Your task
Repeat the whole listing exactly.

* begin *

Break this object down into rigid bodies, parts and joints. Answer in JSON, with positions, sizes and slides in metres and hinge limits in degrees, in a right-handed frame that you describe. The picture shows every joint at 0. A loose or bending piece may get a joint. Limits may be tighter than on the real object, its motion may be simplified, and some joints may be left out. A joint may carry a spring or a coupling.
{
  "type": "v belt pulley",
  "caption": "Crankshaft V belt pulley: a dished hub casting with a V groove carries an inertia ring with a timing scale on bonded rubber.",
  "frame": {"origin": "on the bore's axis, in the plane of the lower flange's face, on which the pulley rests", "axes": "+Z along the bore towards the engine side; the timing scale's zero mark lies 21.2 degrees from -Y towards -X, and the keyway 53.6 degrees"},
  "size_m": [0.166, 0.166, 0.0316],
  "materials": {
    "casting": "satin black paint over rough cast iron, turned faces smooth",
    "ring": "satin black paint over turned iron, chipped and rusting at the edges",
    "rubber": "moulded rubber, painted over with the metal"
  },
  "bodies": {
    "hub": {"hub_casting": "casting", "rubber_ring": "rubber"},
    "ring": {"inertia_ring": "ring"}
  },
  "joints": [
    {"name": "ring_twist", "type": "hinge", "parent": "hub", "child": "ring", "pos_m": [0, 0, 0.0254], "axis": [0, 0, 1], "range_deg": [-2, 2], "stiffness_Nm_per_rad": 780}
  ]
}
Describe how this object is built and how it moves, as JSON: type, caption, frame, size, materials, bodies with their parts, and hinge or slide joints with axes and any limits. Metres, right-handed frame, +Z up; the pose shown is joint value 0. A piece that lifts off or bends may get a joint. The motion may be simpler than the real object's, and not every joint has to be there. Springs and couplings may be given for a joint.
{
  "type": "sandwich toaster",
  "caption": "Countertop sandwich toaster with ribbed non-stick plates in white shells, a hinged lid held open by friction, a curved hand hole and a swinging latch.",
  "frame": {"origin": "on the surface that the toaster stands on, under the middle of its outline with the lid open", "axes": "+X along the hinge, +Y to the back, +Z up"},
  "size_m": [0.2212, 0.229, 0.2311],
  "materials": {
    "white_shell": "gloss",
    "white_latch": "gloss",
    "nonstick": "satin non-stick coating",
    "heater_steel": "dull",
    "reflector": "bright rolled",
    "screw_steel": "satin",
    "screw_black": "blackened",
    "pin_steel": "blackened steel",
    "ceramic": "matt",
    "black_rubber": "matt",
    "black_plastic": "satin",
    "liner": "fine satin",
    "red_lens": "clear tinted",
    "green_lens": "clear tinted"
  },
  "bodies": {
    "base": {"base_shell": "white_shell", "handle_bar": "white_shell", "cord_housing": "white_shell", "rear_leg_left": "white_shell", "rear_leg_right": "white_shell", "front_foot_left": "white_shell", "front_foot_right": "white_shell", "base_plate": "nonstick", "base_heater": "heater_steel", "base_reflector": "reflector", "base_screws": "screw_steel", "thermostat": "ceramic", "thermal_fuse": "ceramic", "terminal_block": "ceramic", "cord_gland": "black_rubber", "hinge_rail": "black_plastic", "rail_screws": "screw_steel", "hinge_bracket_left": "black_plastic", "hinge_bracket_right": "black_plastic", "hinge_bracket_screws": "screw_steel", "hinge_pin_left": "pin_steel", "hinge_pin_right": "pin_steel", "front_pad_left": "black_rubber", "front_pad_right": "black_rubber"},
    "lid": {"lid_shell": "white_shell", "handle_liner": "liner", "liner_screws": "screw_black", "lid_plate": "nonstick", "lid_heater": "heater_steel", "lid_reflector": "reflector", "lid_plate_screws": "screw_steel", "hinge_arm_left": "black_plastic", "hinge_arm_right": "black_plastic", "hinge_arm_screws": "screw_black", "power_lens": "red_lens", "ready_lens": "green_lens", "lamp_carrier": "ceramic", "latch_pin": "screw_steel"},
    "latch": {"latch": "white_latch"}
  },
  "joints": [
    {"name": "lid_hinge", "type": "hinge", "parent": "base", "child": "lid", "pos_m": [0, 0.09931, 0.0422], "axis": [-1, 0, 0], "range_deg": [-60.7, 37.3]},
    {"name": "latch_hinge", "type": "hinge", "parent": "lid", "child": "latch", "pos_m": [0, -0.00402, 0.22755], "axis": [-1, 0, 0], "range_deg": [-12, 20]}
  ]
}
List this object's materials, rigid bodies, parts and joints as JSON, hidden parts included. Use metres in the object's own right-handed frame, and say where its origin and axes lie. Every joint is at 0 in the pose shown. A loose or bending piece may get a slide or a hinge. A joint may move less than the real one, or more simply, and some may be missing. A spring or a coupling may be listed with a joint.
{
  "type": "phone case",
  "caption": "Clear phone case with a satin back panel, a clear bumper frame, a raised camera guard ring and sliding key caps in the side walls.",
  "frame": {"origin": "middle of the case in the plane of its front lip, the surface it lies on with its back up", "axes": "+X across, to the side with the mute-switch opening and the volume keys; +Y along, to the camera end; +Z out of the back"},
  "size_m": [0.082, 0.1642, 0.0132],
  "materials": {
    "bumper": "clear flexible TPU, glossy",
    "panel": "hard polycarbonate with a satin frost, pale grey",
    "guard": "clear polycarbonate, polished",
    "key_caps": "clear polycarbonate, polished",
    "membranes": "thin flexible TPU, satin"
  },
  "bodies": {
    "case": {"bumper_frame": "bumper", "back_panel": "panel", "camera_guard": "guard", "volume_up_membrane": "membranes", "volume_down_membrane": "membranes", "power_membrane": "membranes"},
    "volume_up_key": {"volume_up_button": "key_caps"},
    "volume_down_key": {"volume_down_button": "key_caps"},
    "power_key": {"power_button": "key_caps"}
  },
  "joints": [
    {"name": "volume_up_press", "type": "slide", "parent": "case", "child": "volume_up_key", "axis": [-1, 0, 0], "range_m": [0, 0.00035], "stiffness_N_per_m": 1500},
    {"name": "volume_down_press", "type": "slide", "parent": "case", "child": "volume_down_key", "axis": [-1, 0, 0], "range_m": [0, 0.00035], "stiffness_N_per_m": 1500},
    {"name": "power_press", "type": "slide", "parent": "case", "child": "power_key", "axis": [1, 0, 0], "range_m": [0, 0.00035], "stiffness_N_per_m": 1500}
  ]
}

* end *

The reply
Break this object down into rigid bodies, parts and joints. Answer in JSON, with positions, sizes and slides in metres and hinge limits in degrees, in a right-handed frame that you describe. The picture shows every joint at 0. A loose or bending piece may get a joint. Limits may be tighter than on the real object, its motion may be simplified, and some joints may be left out. A joint may carry a spring or a coupling.
{
  "type": "v belt pulley",
  "caption": "Crankshaft V belt pulley: a dished hub casting with a V groove carries an inertia ring with a timing scale on bonded rubber.",
  "frame": {"origin": "on the bore's axis, in the plane of the lower flange's face, on which the pulley rests", "axes": "+Z along the bore towards the engine side; the timing scale's zero mark lies 21.2 degrees from -Y towards -X, and the keyway 53.6 degrees"},
  "size_m": [0.166, 0.166, 0.0316],
  "materials": {
    "casting": "satin black paint over rough cast iron, turned faces smooth",
    "ring": "satin black paint over turned iron, chipped and rusting at the edges",
    "rubber": "moulded rubber, painted over with the metal"
  },
  "bodies": {
    "hub": {"hub_casting": "casting", "rubber_ring": "rubber"},
    "ring": {"inertia_ring": "ring"}
  },
  "joints": [
    {"name": "ring_twist", "type": "hinge", "parent": "hub", "child": "ring", "pos_m": [0, 0, 0.0254], "axis": [0, 0, 1], "range_deg": [-2, 2], "stiffness_Nm_per_rad": 780}
  ]
}
Describe how this object is built and how it moves, as JSON: type, caption, frame, size, materials, bodies with their parts, and hinge or slide joints with axes and any limits. Metres, right-handed frame, +Z up; the pose shown is joint value 0. A piece that lifts off or bends may get a joint. The motion may be simpler than the real object's, and not every joint has to be there. Springs and couplings may be given for a joint.
{
  "type": "sandwich toaster",
  "caption": "Countertop sandwich toaster with ribbed non-stick plates in white shells, a hinged lid held open by friction, a curved hand hole and a swinging latch.",
  "frame": {"origin": "on the surface that the toaster stands on, under the middle of its outline with the lid open", "axes": "+X along the hinge, +Y to the back, +Z up"},
  "size_m": [0.2212, 0.229, 0.2311],
  "materials": {
    "white_shell": "gloss",
    "white_latch": "gloss",
    "nonstick": "satin non-stick coating",
    "heater_steel": "dull",
    "reflector": "bright rolled",
    "screw_steel": "satin",
    "screw_black": "blackened",
    "pin_steel": "blackened steel",
    "ceramic": "matt",
    "black_rubber": "matt",
    "black_plastic": "satin",
    "liner": "fine satin",
    "red_lens": "clear tinted",
    "green_lens": "clear tinted"
  },
  "bodies": {
    "base": {"base_shell": "white_shell", "handle_bar": "white_shell", "cord_housing": "white_shell", "rear_leg_left": "white_shell", "rear_leg_right": "white_shell", "front_foot_left": "white_shell", "front_foot_right": "white_shell", "base_plate": "nonstick", "base_heater": "heater_steel", "base_reflector": "reflector", "base_screws": "screw_steel", "thermostat": "ceramic", "thermal_fuse": "ceramic", "terminal_block": "ceramic", "cord_gland": "black_rubber", "hinge_rail": "black_plastic", "rail_screws": "screw_steel", "hinge_bracket_left": "black_plastic", "hinge_bracket_right": "black_plastic", "hinge_bracket_screws": "screw_steel", "hinge_pin_left": "pin_steel", "hinge_pin_right": "pin_steel", "front_pad_left": "black_rubber", "front_pad_right": "black_rubber"},
    "lid": {"lid_shell": "white_shell", "handle_liner": "liner", "liner_screws": "screw_black", "lid_plate": "nonstick", "lid_heater": "heater_steel", "lid_reflector": "reflector", "lid_plate_screws": "screw_steel", "hinge_arm_left": "black_plastic", "hinge_arm_right": "black_plastic", "hinge_arm_screws": "screw_black", "power_lens": "red_lens", "ready_lens": "green_lens", "lamp_carrier": "ceramic", "latch_pin": "screw_steel"},
    "latch": {"latch": "white_latch"}
  },
  "joints": [
    {"name": "lid_hinge", "type": "hinge", "parent": "base", "child": "lid", "pos_m": [0, 0.09931, 0.0422], "axis": [-1, 0, 0], "range_deg": [-60.7, 37.3]},
    {"name": "latch_hinge", "type": "hinge", "parent": "lid", "child": "latch", "pos_m": [0, -0.00402, 0.22755], "axis": [-1, 0, 0], "range_deg": [-12, 20]}
  ]
}
List this object's materials, rigid bodies, parts and joints as JSON, hidden parts included. Use metres in the object's own right-handed frame, and say where its origin and axes lie. Every joint is at 0 in the pose shown. A loose or bending piece may get a slide or a hinge. A joint may move less than the real one, or more simply, and some may be missing. A spring or a coupling may be listed with a joint.
{
  "type": "phone case",
  "caption": "Clear phone case with a satin back panel, a clear bumper frame, a raised camera guard ring and sliding key caps in the side walls.",
  "frame": {"origin": "middle of the case in the plane of its front lip, the surface it lies on with its back up", "axes": "+X across, to the side with the mute-switch opening and the volume keys; +Y along, to the camera end; +Z out of the back"},
  "size_m": [0.082, 0.1642, 0.0132],
  "materials": {
    "bumper": "clear flexible TPU, glossy",
    "panel": "hard polycarbonate with a satin frost, pale grey",
    "guard": "clear polycarbonate, polished",
    "key_caps": "clear polycarbonate, polished",
    "membranes": "thin flexible TPU, satin"
  },
  "bodies": {
    "case": {"bumper_frame": "bumper", "back_panel": "panel", "camera_guard": "guard", "volume_up_membrane": "membranes", "volume_down_membrane": "membranes", "power_membrane": "membranes"},
    "volume_up_key": {"volume_up_button": "key_caps"},
    "volume_down_key": {"volume_down_button": "key_caps"},
    "power_key": {"power_button": "key_caps"}
  },
  "joints": [
    {"name": "volume_up_press", "type": "slide", "parent": "case", "child": "volume_up_key", "axis": [-1, 0, 0], "range_m": [0, 0.00035], "stiffness_N_per_m": 1500},
    {"name": "volume_down_press", "type": "slide", "parent": "case", "child": "volume_down_key", "axis": [-1, 0, 0], "range_m": [0, 0.00035], "stiffness_N_per_m": 1500},
    {"name": "power_press", "type": "slide", "parent": "case", "child": "power_key", "axis": [1, 0, 0], "range_m": [0, 0.00035], "stiffness_N_per_m": 1500}
  ]
}